To be sure, Krupp, EDF’s leader, talks about gas as “an exit ramp” not a bridge, and in a debate this spring said it was imperative to avoid “lock-in” to the fuel. Still, EDF’s work with industry angers many anti-fracking activists, who feel that it will help expand the practice: When Krupp and former New York mayor Michael Bloomberg called for new fracking regulations in a New York Times op-ed earlier this year, gas producers (who realize that such rules will help reduce opposition to the practice) cheered it. Efforts to regulate existing wells would be more useful if EDF were to also come out against an expansion of fracking: We will, after all, continue to produce natural gas in this country (if nothing else, massive quantities are required to produce fertilizer) and there is no need to leak more methane than we have.
The importance of this debate has grown the more we’ve learned about methane—and one of the things we’ve learned is how fast it acts.

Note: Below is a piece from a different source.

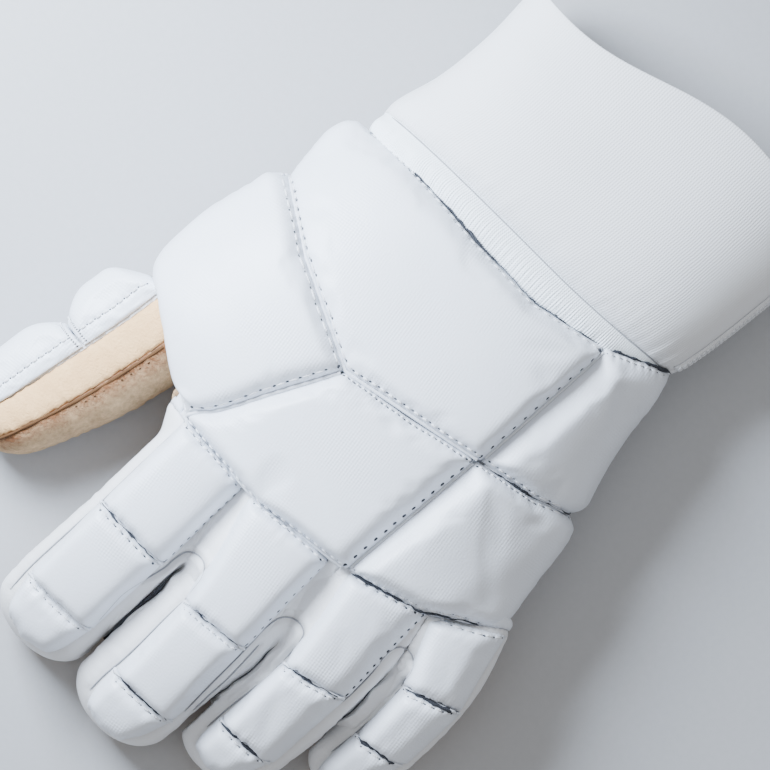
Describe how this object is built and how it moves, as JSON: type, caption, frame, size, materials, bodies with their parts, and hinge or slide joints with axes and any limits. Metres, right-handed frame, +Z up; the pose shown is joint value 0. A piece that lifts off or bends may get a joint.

Unlike CO2, which can last in the atmosphere for a century or more, methane disappears relatively quickly. Which means that its power at trapping heat is concentrated in a very short burst.
Twenty years ago, when scientists first started calculating how much to worry about methane, they said that molecule for molecule, it trapped 25 times as much solar radiation as co2. But now, over a more appropriate 20-year time frame, that ratio is reckoned to be about 86 times as much. At that rate, more than a third of the greenhouse gas that America produces is methane (not all of it from gas wells—a fair amount comes from cattle). And that means that while the Obama administration boasts about cutting carbon, it’s poised to leave behind a huge burst of methane as its greatest climate legacy.
It turns out, in other words, that there’s no easy bridge to a working climate future—no way to avoid angering powerful interests, no way to put off actually building the clean energy we desperately need. It’s time to stop searching for a bridge and simply take the leap.